→ Your instructions:
Write out the listing exactly as it is given.
#### The data ####
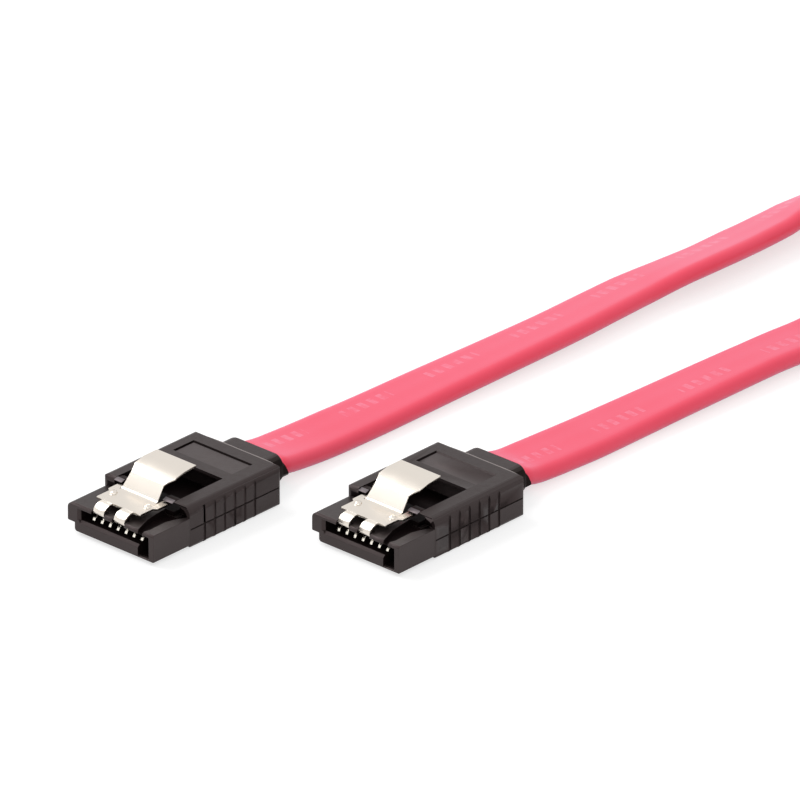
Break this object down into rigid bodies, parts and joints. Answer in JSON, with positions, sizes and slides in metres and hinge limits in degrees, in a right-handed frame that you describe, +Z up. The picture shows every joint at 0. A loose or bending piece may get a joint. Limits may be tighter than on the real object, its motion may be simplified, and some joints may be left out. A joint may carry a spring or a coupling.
{
  "type": "flat data cable with two latching plugs",
  "caption": "Flat red data cable with a black latching plug on each end: L-shaped slot with gold contacts, sprung steel latch, grooved moulded body.",
  "frame": {"origin": "middle of the two plugs' common box, on the table they lie on", "axes": "+Z up from the table, +Y along the plugs from their mating faces to the cable, +X to the right seen from the mating faces"},
  "size_m": [0.0442, 0.1703, 0.0081],
  "materials": {
    "insulator": "satin black",
    "moulding": "satin warm black, fine grain",
    "spring_steel": "rolled spring steel, satin",
    "contact_plating": "bright plated",
    "cable_jacket": "soft semi-gloss red jacket"
  },
  "bodies": {
    "cable_and_plugs": {"plug_housing_a": "insulator", "contact_1_a": "contact_plating", "contact_2_a": "contact_plating", "contact_3_a": "contact_plating", "contact_4_a": "contact_plating", "contact_5_a": "contact_plating", "contact_6_a": "contact_plating", "contact_7_a": "contact_plating", "overmould_a": "moulding", "plug_housing_b": "insulator", "contact_1_b": "contact_plating", "contact_2_b": "contact_plating", "contact_3_b": "contact_plating", "contact_4_b": "contact_plating", "contact_5_b": "contact_plating", "contact_6_b": "contact_plating", "contact_7_b": "contact_plating", "overmould_b": "moulding", "cable_run_a": "cable_jacket", "cable_loop": "cable_jacket", "cable_run_b": "cable_jacket"},
    "latch_a": {"latch_a": "spring_steel"},
    "latch_b": {"latch_b": "spring_steel"}
  },
  "joints": [
    {"name": "latch_press_a", "type": "hinge", "parent": "cable_and_plugs", "child": "latch_a", "pos_m": [-0.01154, -0.02113, 0.0042], "axis": [-1, 0, 0], "range_deg": [0, 4], "stiffness_Nm_per_rad": 0.1},
    {"name": "latch_press_b", "type": "hinge", "parent": "cable_and_plugs", "child": "latch_b", "pos_m": [0.01104, -0.00407, 0.0042], "axis": [-1, 0, 0], "range_deg": [0, 4], "stiffness_Nm_per_rad": 0.1}
  ]
}
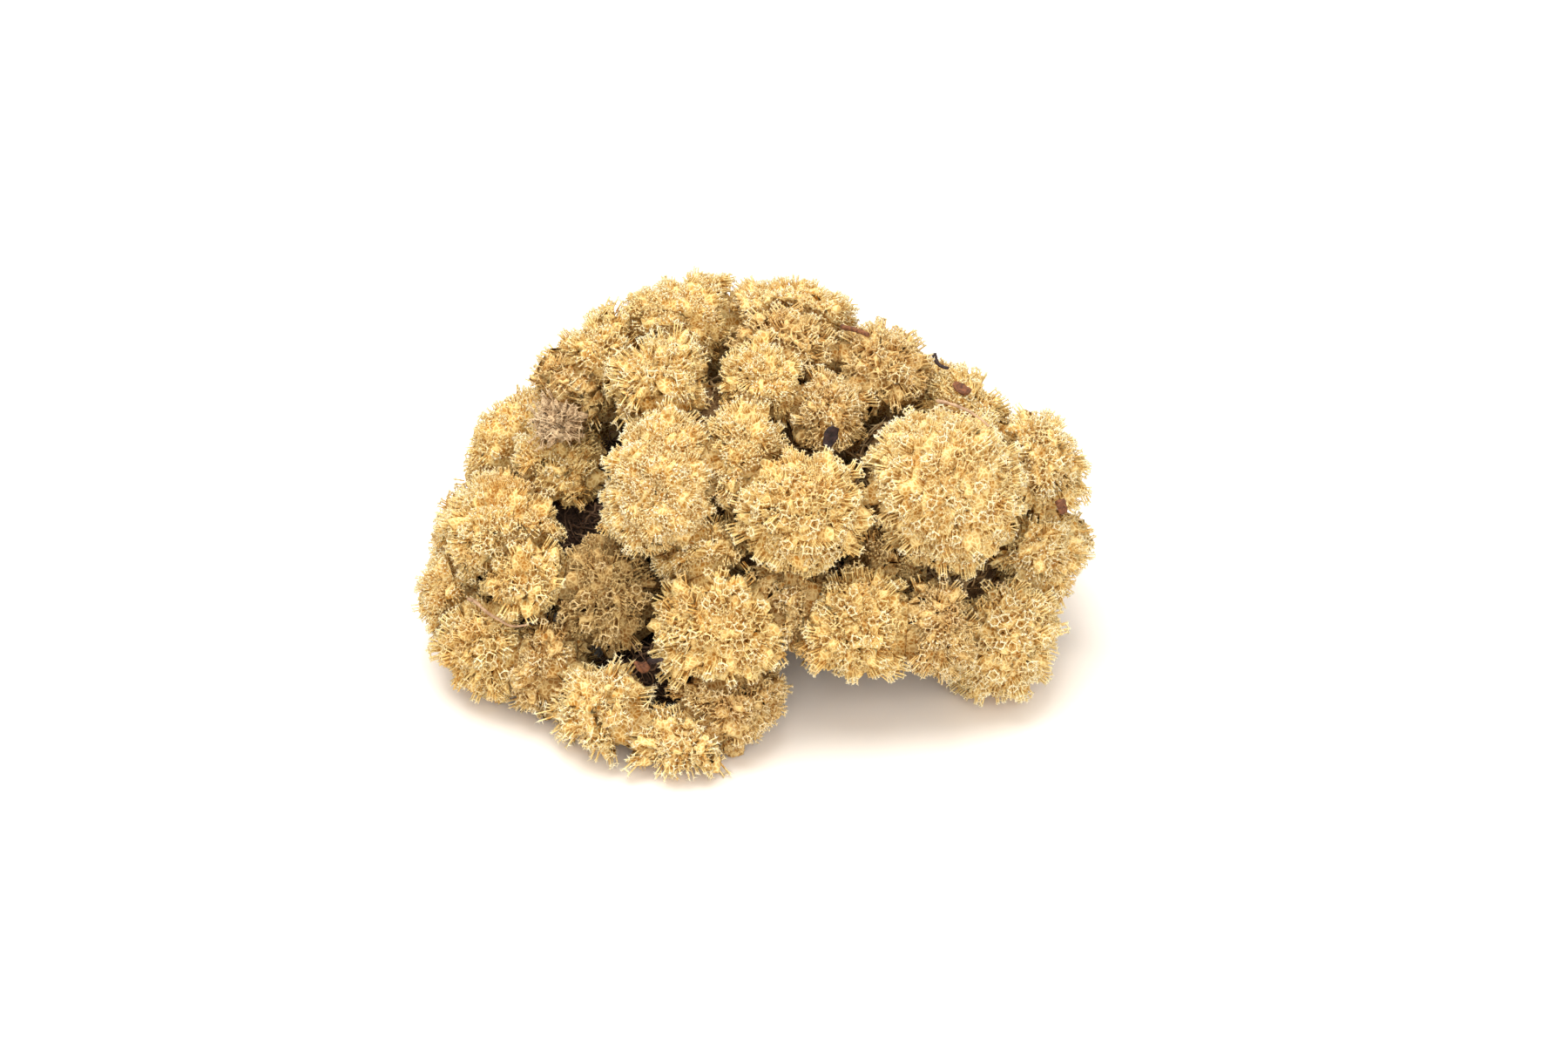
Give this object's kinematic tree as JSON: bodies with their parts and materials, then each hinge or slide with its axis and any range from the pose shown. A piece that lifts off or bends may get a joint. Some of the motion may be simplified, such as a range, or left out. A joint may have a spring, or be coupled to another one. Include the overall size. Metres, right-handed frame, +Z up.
{
  "type": "reindeer moss clump",
  "caption": "Low irregular clump of dried pale reindeer lichen: rounded branching heads packed on a mat of dark dead stalks, with twig and bark bits caught in it.",
  "frame": {"origin": "middle of the underside of the clump's box, on the surface that it rests on", "axes": "+Z up, +X along the longest side, to the right as seen from the front, -Y towards the front"},
  "size_m": [0.1738, 0.1282, 0.0877],
  "materials": {
    "pale_lichen": "dry, dull, pale cream to straw yellow branching tips, tan in the depth",
    "dead_stalks": "dry, dull, grey brown to nearly black old stalks",
    "dark_twig": "weathered dark purple brown twig and bark",
    "rust_bark": "thin rust brown bark scales",
    "pale_stalk": "bare pinkish beige dead stalks"
  },
  "bodies": {
    "root": {"back_head_1": "pale_lichen", "back_head_10": "pale_lichen", "back_head_11": "pale_lichen", "back_head_2": "pale_lichen", "back_head_3": "pale_lichen", "back_head_4": "pale_lichen", "back_head_5": "pale_lichen", "back_head_6": "pale_lichen", "back_head_7": "pale_lichen", "back_head_8": "pale_lichen", "back_head_9": "pale_lichen", "bark_strip": "rust_bark", "brow_flake": "rust_bark", "brow_head_1": "pale_lichen", "brow_head_2": "pale_lichen", "brow_head_3": "pale_lichen", "brow_head_4": "pale_lichen", "brow_head_5": "pale_lichen", "brow_head_6": "pale_lichen", "cavity_flake": "dark_twig", "crown_head_1": "pale_lichen", "crown_head_2": "pale_lichen", "crown_head_3": "pale_lichen", "crown_head_4": "pale_lichen", "dead_tuft": "dead_stalks", "foot_flake": "rust_bark", "foot_head_1": "pale_lichen", "foot_head_2": "pale_lichen", "foot_head_3": "pale_lichen", "foot_twig": "dark_twig", "left_head_1": "pale_lichen", "left_head_2": "pale_lichen", "left_head_3": "pale_lichen", "left_head_4": "pale_lichen", "left_head_5": "pale_lichen", "left_head_6": "pale_lichen", "left_head_7": "pale_lichen", "low_head_1": "pale_lichen", "low_head_2": "pale_lichen", "low_head_3": "pale_lichen", "low_head_4": "pale_lichen", "middle_head_1": "pale_lichen", "middle_head_2": "pale_lichen", "middle_head_3": "pale_lichen", "middle_head_4": "pale_lichen", "middle_head_5": "pale_lichen", "middle_head_6": "pale_lichen", "ridge_twig": "dark_twig", "right_flake": "rust_bark", "right_head_1": "pale_lichen", "right_head_2": "pale_lichen", "right_head_3": "pale_lichen", "right_head_4": "pale_lichen", "side_stalk": "pale_stalk", "stalk_mat_foot": "dead_stalks", "stalk_mat_left": "dead_stalks", "stalk_mat_middle": "dead_stalks", "stalk_mat_right": "dead_stalks", "top_stalk": "pale_stalk"}
  },
  "joints": []
}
####
→ Answer to the exercise:
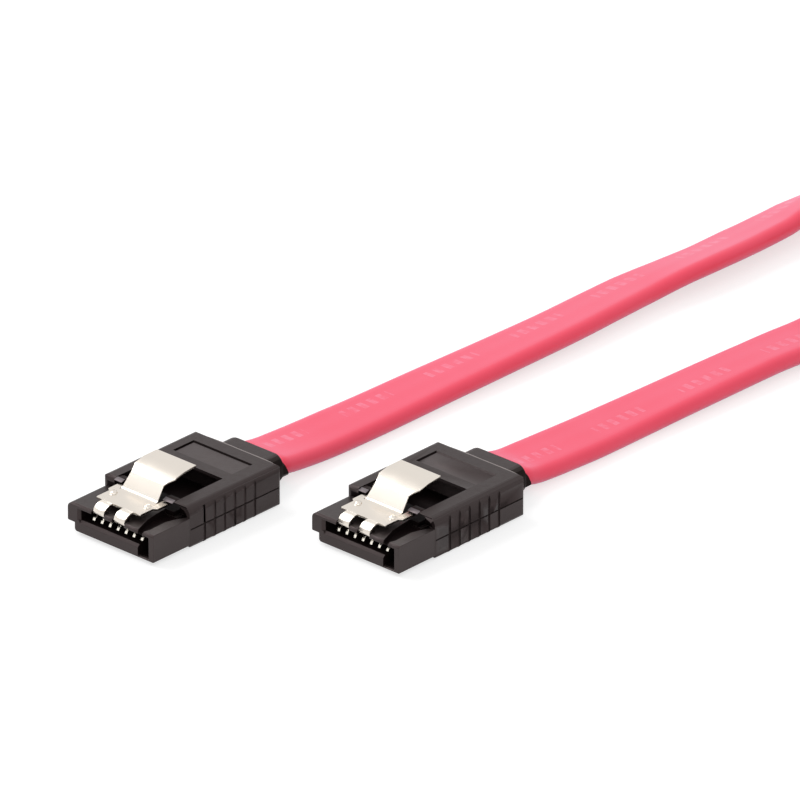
Break this object down into rigid bodies, parts and joints. Answer in JSON, with positions, sizes and slides in metres and hinge limits in degrees, in a right-handed frame that you describe, +Z up. The picture shows every joint at 0. A loose or bending piece may get a joint. Limits may be tighter than on the real object, its motion may be simplified, and some joints may be left out. A joint may carry a spring or a coupling.
{
  "type": "flat data cable with two latching plugs",
  "caption": "Flat red data cable with a black latching plug on each end: L-shaped slot with gold contacts, sprung steel latch, grooved moulded body.",
  "frame": {"origin": "middle of the two plugs' common box, on the table they lie on", "axes": "+Z up from the table, +Y along the plugs from their mating faces to the cable, +X to the right seen from the mating faces"},
  "size_m": [0.0442, 0.1703, 0.0081],
  "materials": {
    "insulator": "satin black",
    "moulding": "satin warm black, fine grain",
    "spring_steel": "rolled spring steel, satin",
    "contact_plating": "bright plated",
    "cable_jacket": "soft semi-gloss red jacket"
  },
  "bodies": {
    "cable_and_plugs": {"plug_housing_a": "insulator", "contact_1_a": "contact_plating", "contact_2_a": "contact_plating", "contact_3_a": "contact_plating", "contact_4_a": "contact_plating", "contact_5_a": "contact_plating", "contact_6_a": "contact_plating", "contact_7_a": "contact_plating", "overmould_a": "moulding", "plug_housing_b": "insulator", "contact_1_b": "contact_plating", "contact_2_b": "contact_plating", "contact_3_b": "contact_plating", "contact_4_b": "contact_plating", "contact_5_b": "contact_plating", "contact_6_b": "contact_plating", "contact_7_b": "contact_plating", "overmould_b": "moulding", "cable_run_a": "cable_jacket", "cable_loop": "cable_jacket", "cable_run_b": "cable_jacket"},
    "latch_a": {"latch_a": "spring_steel"},
    "latch_b": {"latch_b": "spring_steel"}
  },
  "joints": [
    {"name": "latch_press_a", "type": "hinge", "parent": "cable_and_plugs", "child": "latch_a", "pos_m": [-0.01154, -0.02113, 0.0042], "axis": [-1, 0, 0], "range_deg": [0, 4], "stiffness_Nm_per_rad": 0.1},
    {"name": "latch_press_b", "type": "hinge", "parent": "cable_and_plugs", "child": "latch_b", "pos_m": [0.01104, -0.00407, 0.0042], "axis": [-1, 0, 0], "range_deg": [0, 4], "stiffness_Nm_per_rad": 0.1}
  ]
}
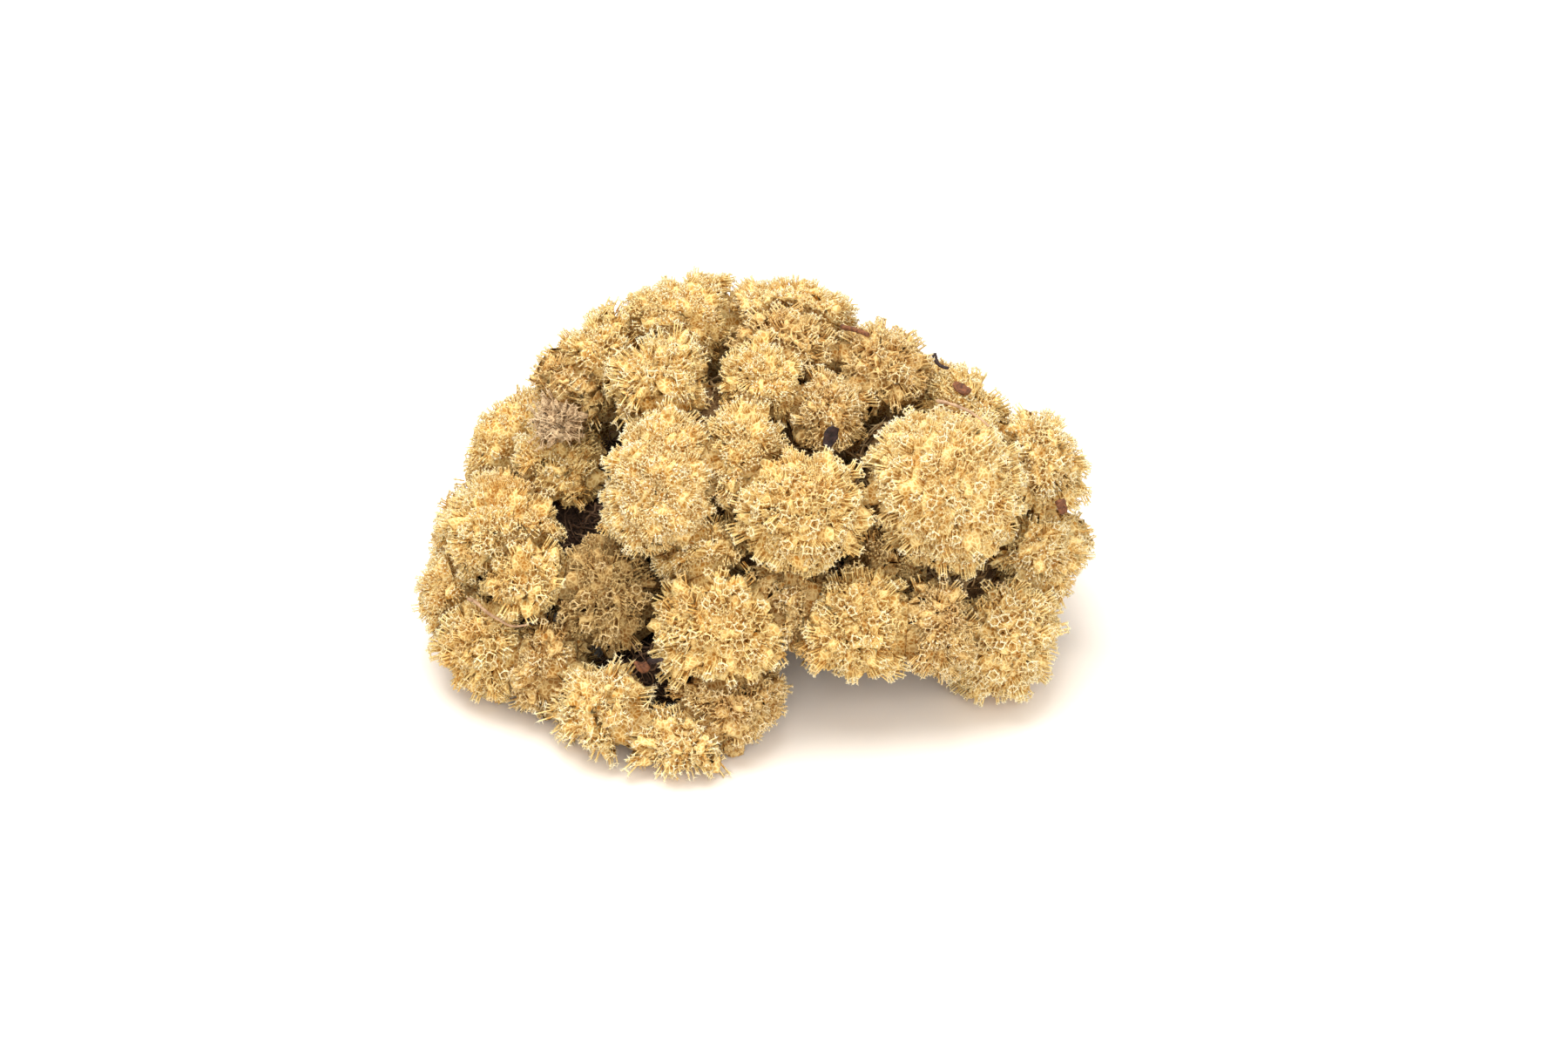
Give this object's kinematic tree as JSON: bodies with their parts and materials, then each hinge or slide with its axis and any range from the pose shown. A piece that lifts off or bends may get a joint. Some of the motion may be simplified, such as a range, or left out. A joint may have a spring, or be coupled to another one. Include the overall size. Metres, right-handed frame, +Z up.
{
  "type": "reindeer moss clump",
  "caption": "Low irregular clump of dried pale reindeer lichen: rounded branching heads packed on a mat of dark dead stalks, with twig and bark bits caught in it.",
  "frame": {"origin": "middle of the underside of the clump's box, on the surface that it rests on", "axes": "+Z up, +X along the longest side, to the right as seen from the front, -Y towards the front"},
  "size_m": [0.1738, 0.1282, 0.0877],
  "materials": {
    "pale_lichen": "dry, dull, pale cream to straw yellow branching tips, tan in the depth",
    "dead_stalks": "dry, dull, grey brown to nearly black old stalks",
    "dark_twig": "weathered dark purple brown twig and bark",
    "rust_bark": "thin rust brown bark scales",
    "pale_stalk": "bare pinkish beige dead stalks"
  },
  "bodies": {
    "root": {"back_head_1": "pale_lichen", "back_head_10": "pale_lichen", "back_head_11": "pale_lichen", "back_head_2": "pale_lichen", "back_head_3": "pale_lichen", "back_head_4": "pale_lichen", "back_head_5": "pale_lichen", "back_head_6": "pale_lichen", "back_head_7": "pale_lichen", "back_head_8": "pale_lichen", "back_head_9": "pale_lichen", "bark_strip": "rust_bark", "brow_flake": "rust_bark", "brow_head_1": "pale_lichen", "brow_head_2": "pale_lichen", "brow_head_3": "pale_lichen", "brow_head_4": "pale_lichen", "brow_head_5": "pale_lichen", "brow_head_6": "pale_lichen", "cavity_flake": "dark_twig", "crown_head_1": "pale_lichen", "crown_head_2": "pale_lichen", "crown_head_3": "pale_lichen", "crown_head_4": "pale_lichen", "dead_tuft": "dead_stalks", "foot_flake": "rust_bark", "foot_head_1": "pale_lichen", "foot_head_2": "pale_lichen", "foot_head_3": "pale_lichen", "foot_twig": "dark_twig", "left_head_1": "pale_lichen", "left_head_2": "pale_lichen", "left_head_3": "pale_lichen", "left_head_4": "pale_lichen", "left_head_5": "pale_lichen", "left_head_6": "pale_lichen", "left_head_7": "pale_lichen", "low_head_1": "pale_lichen", "low_head_2": "pale_lichen", "low_head_3": "pale_lichen", "low_head_4": "pale_lichen", "middle_head_1": "pale_lichen", "middle_head_2": "pale_lichen", "middle_head_3": "pale_lichen", "middle_head_4": "pale_lichen", "middle_head_5": "pale_lichen", "middle_head_6": "pale_lichen", "ridge_twig": "dark_twig", "right_flake": "rust_bark", "right_head_1": "pale_lichen", "right_head_2": "pale_lichen", "right_head_3": "pale_lichen", "right_head_4": "pale_lichen", "side_stalk": "pale_stalk", "stalk_mat_foot": "dead_stalks", "stalk_mat_left": "dead_stalks", "stalk_mat_middle": "dead_stalks", "stalk_mat_right": "dead_stalks", "top_stalk": "pale_stalk"}
  },
  "joints": []
}